MOAYEDI: My colleagues at Texas Policy Evaluation Project and I, we have been actually studying this for the past several years. And just this week, we published one of our first studies outlining some of the details of what providers and patients have said, and that was published in the New England Journal this week. What we found is that people are being offered substandard care because of how abortion restrictions also regulate the care of pregnancy in general.
People were told with ruptured membranes, so a miscarriage but later in pregnancy, prior to viability - their bag of water has broken. There is no way to save the pregnancy, but they were told that they were better off leaving the hospital, getting on a plane and flying to another state. And it's unconscionable that physicians are being forced, health care providers are being forced to provide substandard pregnancy care in our state because of abortion laws.
MARTIN: Before we let you go, there are different perspectives within the medical field about this. There are - obviously there's a whole group of physicians who refuse to perform abortions who do actively believe that this is wrong and should be outlawed. And I'm just wondering if there have been any conversations within the medical field, you know, about this, given all the things that you talk about, given for - even from a health equity perspective, like the Black maternal mortality rate being so high in the United States compared to peer economy countries and things of that sort. And I just wonder, within your field, have conversations taken place with people who do have a very different perspective? Or at this point, has everything been said that people are going to say to each other?
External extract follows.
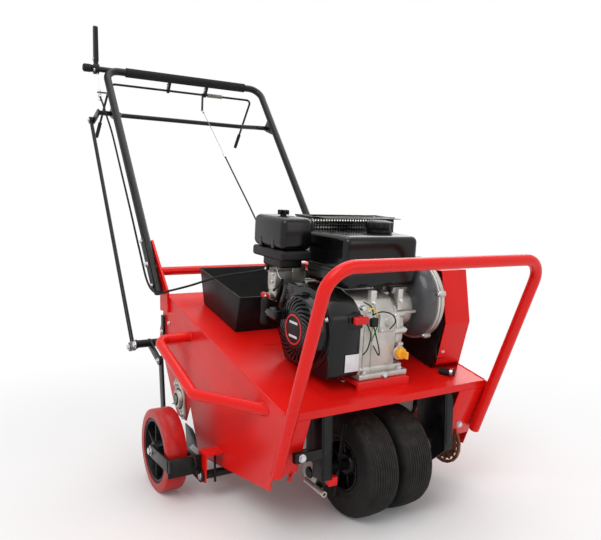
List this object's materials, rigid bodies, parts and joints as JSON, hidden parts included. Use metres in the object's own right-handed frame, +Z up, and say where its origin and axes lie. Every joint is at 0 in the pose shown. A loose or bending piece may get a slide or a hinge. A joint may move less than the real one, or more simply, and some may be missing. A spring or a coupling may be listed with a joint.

MOAYEDI: I guess what I would say is that, yeah, there are physicians that are completely racist. There are physicians that don't think COVID exists, and there are physicians that don't think abortion is lifesaving. But our field is about evidence and the application of science. And so sure, there are people that hold extremist ideologies, and it's important not to give weight to those sorts of beliefs just because they're physicians. Physicians are wrong, too.
MARTIN: That's Dr. Ghazaleh Moayedi. She is an OB-GYN in Texas. Dr. Moayedi, thank you so much for talking with us once again and sharing your expertise and your professional experience with us.
MOAYEDI: Thank you for having me, Michel.